--- BEGIN LISTED ENTRIES ---
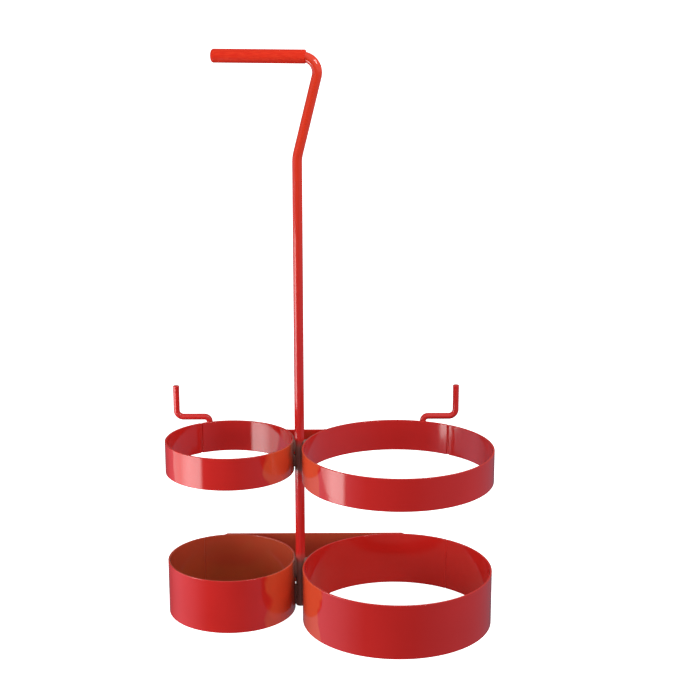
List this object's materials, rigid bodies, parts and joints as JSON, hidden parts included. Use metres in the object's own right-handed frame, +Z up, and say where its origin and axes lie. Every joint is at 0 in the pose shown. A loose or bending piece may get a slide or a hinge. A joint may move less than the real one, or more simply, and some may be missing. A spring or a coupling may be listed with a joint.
{
  "type": "gas bottle carrier",
  "caption": "Carrying frame of rolled strip rings on a bent round bar, with a sleeved grip and wire hooks, that holds a slim and a wide gas bottle side by side.",
  "frame": {"origin": "on the floor, under the centre of the whole carrier's outline", "axes": "+Z up, +X to the wide bottle's side, -Y to the front, with the flat back strip along X"},
  "size_m": [0.2024, 0.1189, 0.3489],
  "materials": {
    "red_enamel": "gloss red stoved enamel on rolled and flat steel strip, faint orange peel",
    "rod_enamel": "gloss red stoved enamel on round steel bar and wire",
    "weld_enamel": "the same enamel over rippled weld beads",
    "grip_pvc": "soft satin plastic sleeve, orange red"
  },
  "bodies": {
    "root": {"lower_small_ring": "red_enamel", "lower_small_seam": "red_enamel", "lower_small_rod_welds": "weld_enamel", "lower_large_ring": "red_enamel", "lower_large_seam": "red_enamel", "lower_large_rod_welds": "weld_enamel", "upper_small_ring": "red_enamel", "upper_small_seam": "red_enamel", "upper_small_rod_welds": "weld_enamel", "upper_large_ring": "red_enamel", "upper_large_seam": "red_enamel", "upper_large_rod_welds": "weld_enamel", "main_rod": "rod_enamel", "small_side_hook": "rod_enamel", "large_side_hook": "rod_enamel", "grip_sleeve": "grip_pvc", "bridge_strip": "red_enamel", "back_strip": "red_enamel", "small_support_strap": "red_enamel", "large_support_strap": "red_enamel", "small_strap_welds": "weld_enamel", "large_strap_welds": "weld_enamel", "small_hook_weld": "weld_enamel", "large_hook_weld": "weld_enamel", "bridge_welds": "weld_enamel", "back_strip_welds": "weld_enamel"}
  },
  "joints": []
}
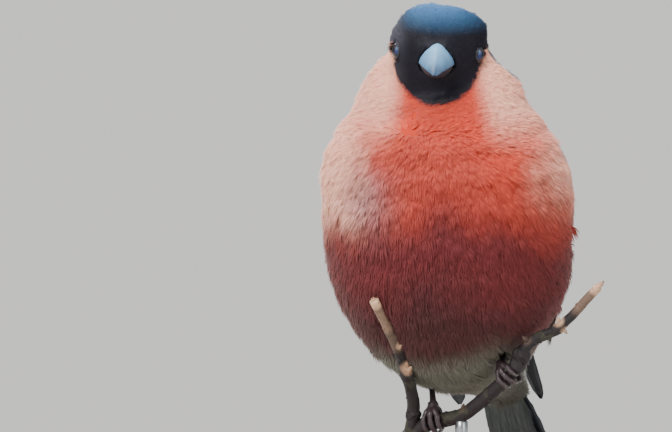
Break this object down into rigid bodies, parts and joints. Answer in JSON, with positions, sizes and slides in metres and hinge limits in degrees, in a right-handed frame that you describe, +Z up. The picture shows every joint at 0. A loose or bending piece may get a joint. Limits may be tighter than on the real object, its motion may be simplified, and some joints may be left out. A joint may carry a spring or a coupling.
{
  "type": "perched bullfinch model",
  "caption": "Life-size still model of a fluffed-up male bullfinch gripping a short cut twig on a plain round display stand.",
  "frame": {"origin": "centre of the underside of the stand's flat base, on the floor, under the bird", "axes": "+Z up, -Y towards the viewer of the picture, which the bird's face looks at, +X to the viewer's right"},
  "size_m": [0.0747, 0.1015, 0.1425],
  "materials": {
    "black_feathers": "soft feathers with a faint blue gloss",
    "rose_feathers": "soft matt feathers",
    "bill": "smooth horn",
    "eyes": "wet and very smooth",
    "legs": "scaly, satin",
    "bark": "rough bark",
    "stand_wood": "oiled",
    "stand_metal": "brushed"
  },
  "bodies": {
    "root": {"head": "black_feathers", "neck": "rose_feathers", "torso": "rose_feathers", "bill_upper": "bill", "bill_lower": "bill", "eye_left": "eyes", "eye_right": "eyes", "wing_left": "black_feathers", "wing_right": "black_feathers", "tail": "black_feathers", "leg_left": "legs", "leg_right": "legs", "foot_left": "legs", "foot_right": "legs", "perch_branch": "bark", "perch_shoot": "bark", "stand_base": "stand_wood", "stand_rod_a": "stand_metal", "stand_rod_b": "stand_metal"}
  },
  "joints": []
}
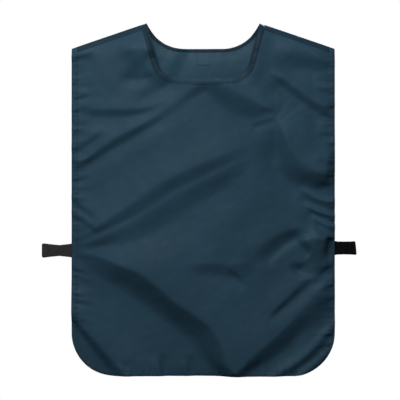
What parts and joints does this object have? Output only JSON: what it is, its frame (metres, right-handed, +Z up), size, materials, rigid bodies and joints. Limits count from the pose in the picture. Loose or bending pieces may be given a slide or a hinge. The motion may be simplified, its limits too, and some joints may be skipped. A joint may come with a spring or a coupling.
{
  "type": "lead apron",
  "caption": "Tabard-form protective apron: a front and a back panel hang from a shoulder ridge with a neck opening, with bound edges, hidden shielding plies and elastic side loops.",
  "frame": {"origin": "middle of the shoulder ridge, midway between the two neck points, where the apron rests on its wearer or hanger", "axes": "+Z up along the hanging panels, -Y out of the front panel, +X to the right of someone facing the front panel"},
  "size_m": [0.629, 0.0482, 0.7053],
  "materials": {
    "face_cloth": "dark petrol blue coated nylon, soft sheen",
    "lining_cloth": "dark petrol blue nylon lining, dull",
    "binding_tape": "the same nylon, folded over the edge",
    "shield_sheet": "lead-loaded vinyl sheet, matt, hidden between face and lining",
    "thread": "dark blue polyester sewing thread",
    "elastic_grey": "dark grey woven elastic, ribbed",
    "elastic_black": "black woven elastic, ribbed",
    "label_tape": "plain woven label, blank"
  },
  "bodies": {
    "front_panel": {"front_face_cloth": "face_cloth", "front_shield_ply_outer": "shield_sheet", "front_shield_ply_inner": "shield_sheet", "front_lining": "lining_cloth", "front_edge_binding": "binding_tape", "front_neck_binding": "binding_tape", "front_edge_stitching": "thread", "front_neck_stitching": "thread", "front_left_shoulder_tape": "binding_tape", "front_right_shoulder_tape": "binding_tape", "front_shoulder_stitching": "thread", "front_left_strap_tab": "elastic_grey", "front_right_strap_tab": "elastic_black", "front_left_bar_tack": "thread", "front_right_bar_tack": "thread"},
    "back_panel": {"back_face_cloth": "face_cloth", "back_shield_ply_outer": "shield_sheet", "back_shield_ply_inner": "shield_sheet", "back_lining": "lining_cloth", "back_edge_binding": "binding_tape", "back_neck_binding": "binding_tape", "back_edge_stitching": "thread", "back_neck_stitching": "thread", "back_left_shoulder_tape": "binding_tape", "back_right_shoulder_tape": "binding_tape", "back_shoulder_stitching": "thread", "back_left_strap_tab": "elastic_grey", "back_right_strap_tab": "elastic_black", "back_left_bar_tack": "thread", "back_right_bar_tack": "thread", "neck_label": "label_tape", "label_stitching": "thread"},
    "left_strap_front": {"left_strap_front_leaf": "elastic_grey"},
    "left_strap_back": {"left_strap_back_leaf": "elastic_grey"},
    "right_strap_front": {"right_strap_front_leaf": "elastic_black"},
    "right_strap_back": {"right_strap_back_leaf": "elastic_black"}
  },
  "joints": [
    {"name": "shoulder_fold", "type": "hinge", "parent": "front_panel", "child": "back_panel", "pos_m": [0, 0, 0], "axis": [1, 0, 0], "range_deg": [0, 9.3]},
    {"name": "left_strap_root", "type": "hinge", "parent": "front_panel", "child": "left_strap_front", "pos_m": [-0.2638, -0.00075, -0.455], "axis": [0, 0, -1], "range_deg": [0, 39.4]},
    {"name": "left_strap_fold", "type": "hinge", "parent": "left_strap_front", "child": "left_strap_back", "pos_m": [-0.323, 0, -0.455], "axis": [0, 0, 1], "range_deg": [0, 78.8]},
    {"name": "right_strap_root", "type": "hinge", "parent": "front_panel", "child": "right_strap_front", "pos_m": [0.2638, -0.00075, -0.45], "axis": [0, 0, 1], "range_deg": [0, 60.5]},
    {"name": "right_strap_fold", "type": "hinge", "parent": "right_strap_front", "child": "right_strap_back", "pos_m": [0.306, 0, -0.45], "axis": [0, 0, -1], "range_deg": [0, 121]}
  ],
  "couplings": [
    {"joint": "left_strap_root", "follows": "shoulder_fold", "ratio": 4.1281},
    {"joint": "left_strap_fold", "follows": "shoulder_fold", "ratio": 8.2562},
    {"joint": "right_strap_root", "follows": "shoulder_fold", "ratio": 6.3979},
    {"joint": "right_strap_fold", "follows": "shoulder_fold", "ratio": 12.796}
  ]
}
--- END LISTED ENTRIES ---
## WHAT YOU SHOULD DO
Filter the listing for the word "axes" and copy every line that holds it.

## TASK OUTPUT
List this object's materials, rigid bodies, parts and joints as JSON, hidden parts included. Use metres in the object's own right-handed frame, +Z up, and say where its origin and axes lie. Every joint is at 0 in the pose shown. A loose or bending piece may get a slide or a hinge. A joint may move less than the real one, or more simply, and some may be missing. A spring or a coupling may be listed with a joint.
  "frame": {"origin": "on the floor, under the centre of the whole carrier's outline", "axes": "+Z up, +X to the wide bottle's side, -Y to the front, with the flat back strip along X"},
  "frame": {"origin": "centre of the underside of the stand's flat base, on the floor, under the bird", "axes": "+Z up, -Y towards the viewer of the picture, which the bird's face looks at, +X to the viewer's right"},
  "frame": {"origin": "middle of the shoulder ridge, midway between the two neck points, where the apron rests on its wearer or hanger", "axes": "+Z up along the hanging panels, -Y out of the front panel, +X to the right of someone facing the front panel"},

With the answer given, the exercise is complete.